Com esta intenção em mente, a autarquia olhanense foi à procura de um parceiro, que encontrou na associação Satori. «Fizemos um protocolo com a associação, que tem muita experiência nesta área, e obtivemos o acordo dos proprietários dos edifícios. Ao mesmo tempo fomos buscar as memórias da cidade, da indústria conserveira e da pesca», contou António Pina.

Criadas as condições, os artistas chegaram com latas de spray, rolos e muita tinta, para colocar nas paredes as memórias que estão guardadas em fotos do Arquivo Municipal de Olhão. Isto leva a que estes graffitis sejam autênticos documentos históricos.

«Um dia chegou aqui uma senhora idosa e disse: olha, aquela sou eu! Houve outra senhora que também veio ter comigo a pedir para tirar uma fotografia com ela, porque está aqui a sua mãe e ela tem a fotografia original em casa», contou Pedro “Mistik”, apontando para o mural em que ainda está a trabalhar, em conjunto com Gnose, mas que já ocupa a quase totalidade da fachada virada a poente da antiga fábrica da Conserveira do Sul.

Nesta pintura, é representada uma imagem da vida na fábrica, com mulheres e homens a trabalhar. Noutras, são barcos de pesca de velas ao vento, os pescadores a tratar das redes ou o bulício de uma rua na então zona industrial de Olhão.

Imagens que, para muitos habitantes de Olhão, particularmente desta zona mais antiga da cidade, são familiares. Talvez por isso, revelou o writer algarvio, a reação da parte da população tem sido a melhor.

«Isto é um orgulho para Olhão. A maioria das pessoas não olha para isto como um graffiti, dizem que é uma obra de arte. Eu tento explicar, mas para as pessoas o graffiti é outra coisa», disse o artista que, à semelhança de Gnose e Kaset, é de Quarteira.

Também há muitos transeuntes que param para apreciar o trabalho dos quatro artistas e aproveitam para fotografar.

Já concluído está o mural que ocupa a fachada de outro edifício, que retrata saveiros de velas lançadas, no mar. Este graffiti foi pintado por “Dgiphi”, writer de Albufeira que foi convidado pela Satori a juntar-se ao projeto.

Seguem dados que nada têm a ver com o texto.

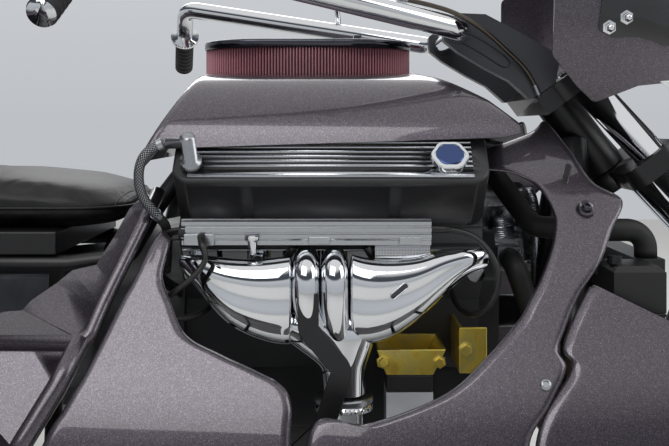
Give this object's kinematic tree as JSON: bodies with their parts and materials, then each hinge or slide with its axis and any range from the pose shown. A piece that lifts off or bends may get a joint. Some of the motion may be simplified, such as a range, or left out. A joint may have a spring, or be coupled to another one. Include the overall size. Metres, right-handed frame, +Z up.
{
  "type": "motorized trike",
  "caption": "Motorized trike with an open V8 engine between a raked front fork and a rear tub over two wide wheels.",
  "frame": {"origin": "on the floor, below the middle of the vehicle's length and width", "axes": "+X forward, +Y to the rider's left, +Z up"},
  "size_m": [3.0381, 1.63, 1.3],
  "materials": {
    "alternator_alloy": "cast",
    "axle_black": "satin black",
    "bar_chrome": "mirror",
    "blue_anodised": "anodised",
    "board_alloy": "brushed",
    "braid_steel": "braided over black rubber",
    "breather_grey": "grey paint and chrome elbow",
    "clamp_black": "satin black",
    "cover_black": "wrinkle black with polished fins",
    "engine_grey": "cast, dark grey paint",
    "exhaust_chrome": "mirror",
    "frame_black": "satin black paint",
    "gearbox_alloy": "cast",
    "head_alloy": "cast",
    "header_chrome": "mirror",
    "hose_rubber": "black",
    "intake_alloy": "cast and polished",
    "lamp_chrome": "mirror",
    "lamp_red": "clear red",
    "leg_chrome": "mirror",
    "lid_dark": "dark polished",
    "loom_alloy": "ribbed, brushed",
    "mirror_chrome": "mirror",
    "mount_rubber": "black",
    "pan_black": "satin black",
    "pedestal_grey": "light grey paint",
    "pleat_fabric": "pleated oiled gauze",
    "pulley_steel": "satin",
    "purple_paint": "purple grey metallic, clear coat",
    "radiator_black": "satin black",
    "rim_chrome": "polished",
    "riser_grey": "dark grey satin",
    "screen_dark": "dark tinted",
    "seat_leather": "black, stitched",
    "spring_steel": "black",
    "tank_plastic": "black",
    "tyre_rubber": "black",
    "wire_rubber": "black",
    "zinc_gold": "gold zinc plating"
  },
  "bodies": {
    "chassis": {"frame": "frame_black", "top_rails": "frame_black", "cross_tubes": "frame_black", "steering_head": "frame_black", "breather_hose": "braid_steel", "header_stay": "frame_black", "tub_sides": "purple_paint", "rear_fenders": "purple_paint", "engine_block": "engine_grey", "cylinder_heads": "head_alloy", "valve_covers": "cover_black", "oil_cap": "blue_anodised", "breather": "breather_grey", "intake_manifold": "intake_alloy", "air_filter_element": "pleat_fabric", "air_filter_lid": "lid_dark", "headers": "header_chrome", "exhaust_pipes": "exhaust_chrome", "wire_looms": "loom_alloy", "plug_wires": "wire_rubber", "engine_mounts": "zinc_gold", "mount_rubbers": "mount_rubber", "mount_pedestals": "pedestal_grey", "belt_drive": "pulley_steel", "alternator": "alternator_alloy", "radiator": "radiator_black", "coolant_tank": "tank_plastic", "coolant_hoses": "hose_rubber", "gearbox": "gearbox_alloy", "rear_axle": "axle_black", "rear_suspension": "spring_steel", "tank_shell": "purple_paint", "side_arms": "purple_paint", "side_panels": "purple_paint", "rear_tub": "purple_paint", "rider_seat": "seat_leather", "seat_pan": "pan_black", "passenger_seat": "seat_leather", "backrest": "seat_leather", "foot_boards": "board_alloy", "tail_lamps": "lamp_red"},
    "fork": {"triple_clamps": "clamp_black", "fork_legs": "leg_chrome", "risers": "riser_grey", "handlebar": "bar_chrome", "fairing": "purple_paint", "windscreen": "screen_dark", "headlamp": "lamp_chrome", "front_mudguard": "purple_paint", "mirrors": "mirror_chrome", "control_cable": "wire_rubber"},
    "front_wheel": {"front_tyre": "tyre_rubber", "front_rim": "rim_chrome"},
    "rear_wheel_right": {"rear_tyre_right": "tyre_rubber", "rear_rim_right": "rim_chrome"},
    "rear_wheel_left": {"rear_tyre_left": "tyre_rubber", "rear_rim_left": "rim_chrome"}
  },
  "joints": [
    {"name": "steering", "type": "hinge", "parent": "chassis", "child": "fork", "pos_m": [0.723, 0, 0.734], "axis": [-0.6018, 0, 0.7986], "range_deg": [-25, 25]},
    {"name": "front_wheel_spin", "type": "hinge", "parent": "fork", "child": "front_wheel", "pos_m": [1.17666, 0, 0.335], "axis": [0, 1, 0], "continuous": true},
    {"name": "rear_wheel_right_spin", "type": "hinge", "parent": "chassis", "child": "rear_wheel_right", "pos_m": [-1.047, -0.66, 0.35], "axis": [0, 1, 0], "continuous": true},
    {"name": "rear_wheel_left_spin", "type": "hinge", "parent": "chassis", "child": "rear_wheel_left", "pos_m": [-1.047, 0.66, 0.35], "axis": [0, 1, 0], "continuous": true}
  ]
}
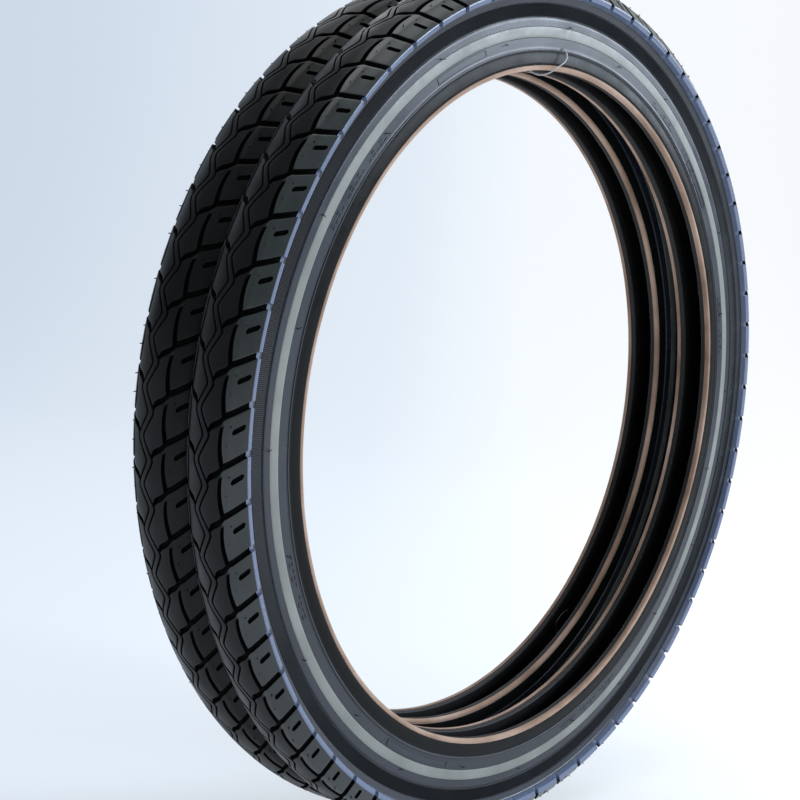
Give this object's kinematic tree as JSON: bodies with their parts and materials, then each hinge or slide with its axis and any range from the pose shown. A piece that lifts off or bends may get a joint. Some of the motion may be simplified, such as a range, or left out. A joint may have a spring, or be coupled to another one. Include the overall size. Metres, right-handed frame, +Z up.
{
  "type": "bicycle tyre pair",
  "caption": "Wired-on bicycle tyres standing side by side on one axis, block tread, light sidewall stripe, tan chafer strips round the beads.",
  "frame": {"origin": "centre of the pair: on the wheel axis, midway between the two tyres", "axes": "+Y along the wheel axis, from the near tyre to the far tyre; +Z up"},
  "size_m": [0.52, 0.0838, 0.52],
  "materials": {
    "tread_rubber": "matte moulded rubber",
    "sidewall_rubber": "satin moulded rubber",
    "stripe": "pale reflective tape",
    "chafer_cloth": "tan rubbered cloth",
    "nylon_ply": "dark rubbered nylon cords",
    "puncture_strip": "tough amber rubber",
    "liner_rubber": "thin smooth black rubber",
    "filler_rubber": "hard black rubber",
    "bead_steel": "bronze-coated steel wire",
    "nylon_cord": "clear nylon cord",
    "thread": "loose grey thread"
  },
  "bodies": {
    "near_tyre": {"near_tread": "tread_rubber", "near_puncture_strip": "puncture_strip", "near_outer_ply": "nylon_ply", "near_inner_ply": "nylon_ply", "near_liner": "liner_rubber", "near_sidewall_front": "sidewall_rubber", "near_sidewall_rear": "sidewall_rubber", "near_stripe_front": "stripe", "near_stripe_rear": "stripe", "near_filler_front": "filler_rubber", "near_filler_rear": "filler_rubber", "near_bead_wire_front": "bead_steel", "near_bead_wire_rear": "bead_steel", "near_chafer_front": "chafer_cloth", "near_chafer_rear": "chafer_cloth", "near_vent_hairs": "tread_rubber", "nylon_loop": "nylon_cord"},
    "far_tyre": {"far_tread": "tread_rubber", "far_puncture_strip": "puncture_strip", "far_outer_ply": "nylon_ply", "far_inner_ply": "nylon_ply", "far_liner": "liner_rubber", "far_sidewall_front": "sidewall_rubber", "far_sidewall_rear": "sidewall_rubber", "far_stripe_front": "stripe", "far_stripe_rear": "stripe", "far_filler_front": "filler_rubber", "far_filler_rear": "filler_rubber", "far_bead_wire_front": "bead_steel", "far_bead_wire_rear": "bead_steel", "far_chafer_front": "chafer_cloth", "far_chafer_rear": "chafer_cloth", "far_vent_hairs": "tread_rubber", "loose_thread": "thread"}
  },
  "joints": [
    {"name": "part_the_pair", "type": "slide", "parent": "near_tyre", "child": "far_tyre", "axis": [0, 1, 0], "range_m": [0, 0.12]}
  ]
}
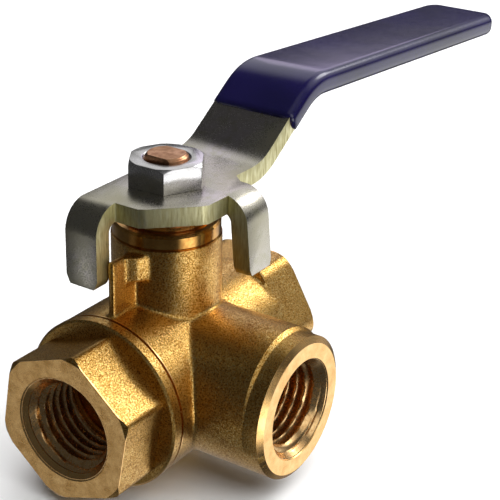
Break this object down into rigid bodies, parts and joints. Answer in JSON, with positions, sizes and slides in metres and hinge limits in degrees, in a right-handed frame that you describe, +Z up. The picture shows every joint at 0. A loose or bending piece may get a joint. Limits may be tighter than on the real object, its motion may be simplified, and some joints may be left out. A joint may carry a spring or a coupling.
{
  "type": "three way ball valve",
  "caption": "Three way brass ball valve with female threaded ports, an L-bored ball and a cranked steel lever with a dipped vinyl grip.",
  "frame": {"origin": "on the axis of the common branch port, at the plane where its thread starts, 0.8 mm inside the port's face", "axes": "+Z up along the stem, +X along the run from the end cap port to the far port and along the lever at rest, -Y out of the common branch port"},
  "size_m": [0.1165, 0.0355, 0.0502],
  "materials": {
    "brass": "sandblasted forged brass with machined bands and faces",
    "steel": "zinc plated and yellow passivated",
    "vinyl": "glossy dipped vinyl",
    "chrome": "polished",
    "ptfe": "turned PTFE",
    "rubber": "moulded"
  },
  "bodies": {
    "valve_body": {"body": "brass", "end_cap": "brass", "cap_gasket": "ptfe", "seat_cap_side": "ptfe", "seat_body_side": "ptfe", "thrust_washer": "ptfe", "packing_base": "ptfe", "packing_ring_lower": "ptfe", "packing_ring_middle": "ptfe", "packing_ring_upper": "ptfe", "packing_head": "ptfe", "gland_follower": "brass", "gland_nut": "brass"},
    "lever": {"handle": "steel", "grip": "vinyl", "handle_nut": "steel", "stem": "brass", "stem_oring_lower": "rubber", "stem_oring_upper": "rubber"},
    "ball_turn": {"ball": "chrome"}
  },
  "joints": [
    {"name": "lever_turn", "type": "hinge", "parent": "valve_body", "child": "lever", "pos_m": [0, 0.02215, 0], "axis": [0, 0, 1], "range_deg": [-90, 0]},
    {"name": "ball_spin", "type": "hinge", "parent": "valve_body", "child": "ball_turn", "pos_m": [0, 0.02215, 0], "axis": [0, 0, 1], "range_deg": [-90, 0]}
  ],
  "couplings": [
    {"joint": "ball_spin", "follows": "lever_turn", "ratio": 1}
  ]
}
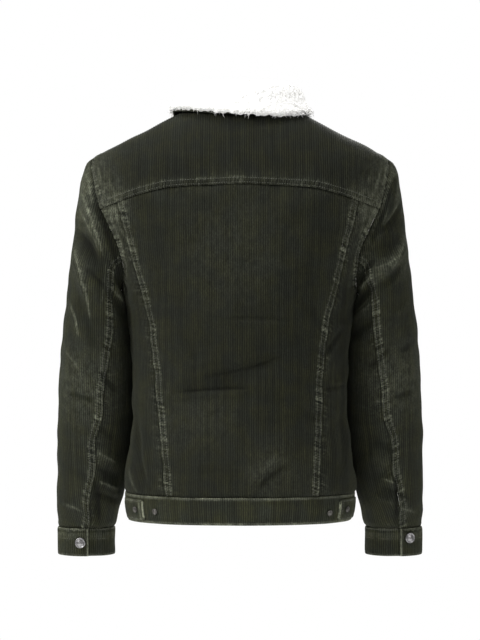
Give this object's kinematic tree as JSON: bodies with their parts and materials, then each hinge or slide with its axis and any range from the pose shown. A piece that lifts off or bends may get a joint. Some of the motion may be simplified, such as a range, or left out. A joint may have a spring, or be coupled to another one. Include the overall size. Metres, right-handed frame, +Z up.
{
  "type": "sherpa lined corduroy jacket, worn shape with no wearer",
  "caption": "Short corduroy jacket with a pile fold-over collar, back yoke, waistband with side tabs and buttoned cuffs, filled out as worn, with open neck, hem and sleeves.",
  "frame": {"origin": "middle of the neck opening, level with the tops of the shoulders, where the wearer carries the jacket", "axes": "+X to the wearer's left, +Y to the wearer's back, +Z up"},
  "size_m": [0.5931, 0.279, 0.7547],
  "materials": {
    "corduroy": "dark olive corduroy with 3.6 mm wales, matt nap, worn paler along the seams",
    "fleece": "off-white curly pile, matt",
    "button_metal": "dull antique nickel over brass, satin"
  },
  "bodies": {
    "root": {"back_yoke": "corduroy", "back_centre": "corduroy", "back_side_left": "corduroy", "back_side_right": "corduroy", "front_left": "corduroy", "front_right": "corduroy", "sleeve_top_left": "corduroy", "sleeve_under_left": "corduroy", "sleeve_top_right": "corduroy", "sleeve_under_right": "corduroy", "cuff_left": "corduroy", "cuff_right": "corduroy", "waistband": "corduroy", "waist_tab_left": "corduroy", "waist_tab_right": "corduroy", "undercollar": "corduroy", "collar": "fleece", "front_button_1": "button_metal", "front_button_2": "button_metal", "front_button_3": "button_metal", "front_button_4": "button_metal", "front_button_5": "button_metal", "waistband_button": "button_metal", "cuff_button_left": "button_metal", "cuff_button_right": "button_metal", "tab_button_left": "button_metal", "tab_button_right": "button_metal", "spare_button_left": "button_metal", "spare_button_right": "button_metal"}
  },
  "joints": []
}
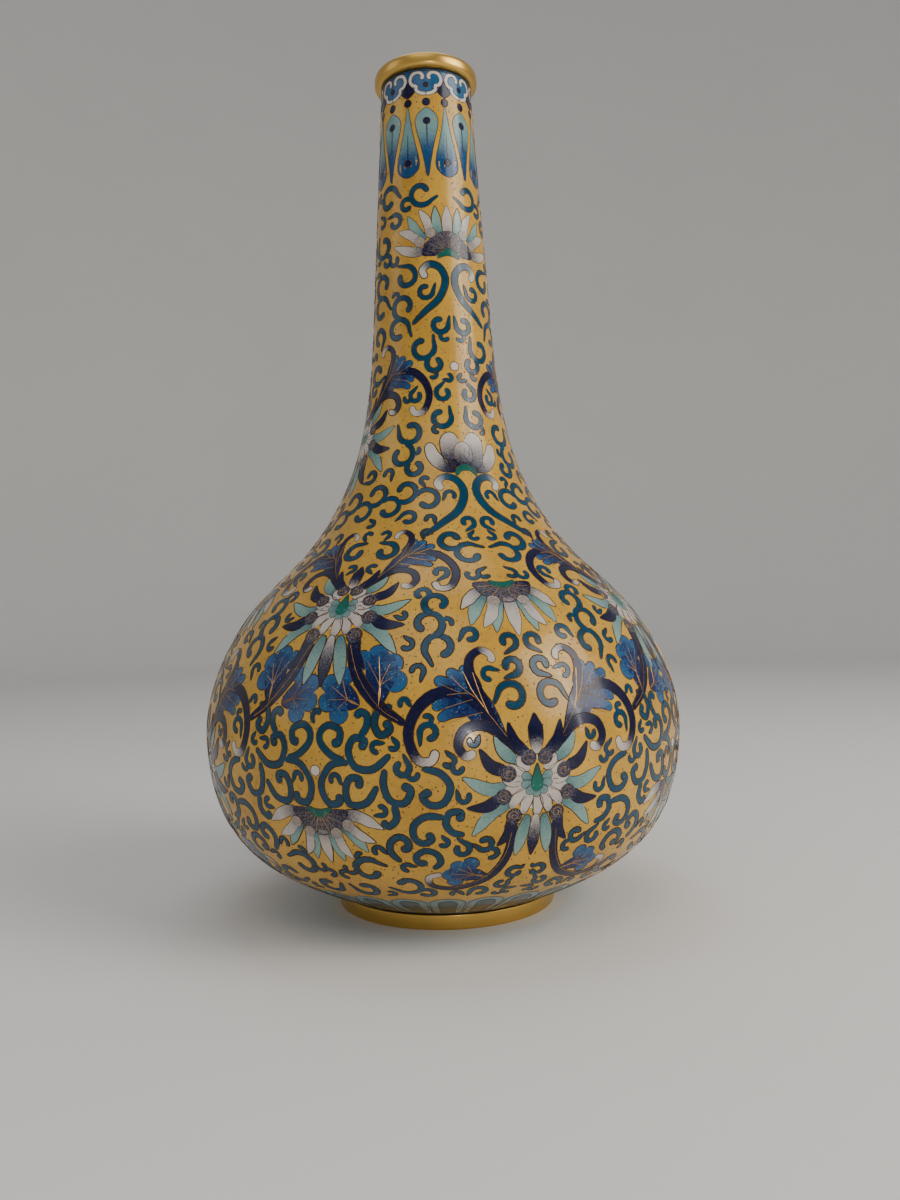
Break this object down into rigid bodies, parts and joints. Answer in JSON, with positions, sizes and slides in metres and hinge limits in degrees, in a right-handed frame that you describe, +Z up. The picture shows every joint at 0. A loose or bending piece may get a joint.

À semelhança de “Mistik”, que anda «nas latas» há 13 anos, “Dgiphi” já se dedica praticamente em exclusivo à atividade de artista urbano, fazendo trabalhos como que está a desenvolver em Olhão, mas também outros, «como restaurantes, bares e quartos».

«Apesar de pintar coisas assim, às claras e legalmente, também gosto de pintar “fora”. É disso que nós também gostamos», confessou.

«Deram-me um conjunto de fotografias e eu escolhi as que gostei mais, para as pintar aqui. Mas isso não quer dizer que sejam um decalque. Algumas coisas sou eu que acrescento e também jogo com  as cores e com as sombras. Temos de colocar um bocado de nós, senão era uma autêntica fotocópia e não tinha piada», disse “Dgiphi”.

Os quatro writers ainda têm algum trabalho pela frente e só devem concluir os murais «em Setembro», segundo “Mistik”. Depois, tudo indica que se possam seguir novos desafios em Olhão.

Esta é, segundo António Pina, «uma primeira experiência», que, «pela avaliação que já podemos fazer, está a ser bastante positiva». «Pensamos que a podemos repetir noutras zonas da freguesia [de Olhão]. Esta é uma forma de transformar casas e espaços degradados em arte urbana, apelando sempre à nossa memória», disse o edil de Olhão.

E o exemplo da Câmara até poderá ser seguido por privados. «Sabemos que há a intenção da família Ferreira, dona da Conserveira do Sul, a quem pertence o edifício da Fábrica Velha, em custear a pintura com murais das outras fachadas», contou o autarca olhanense.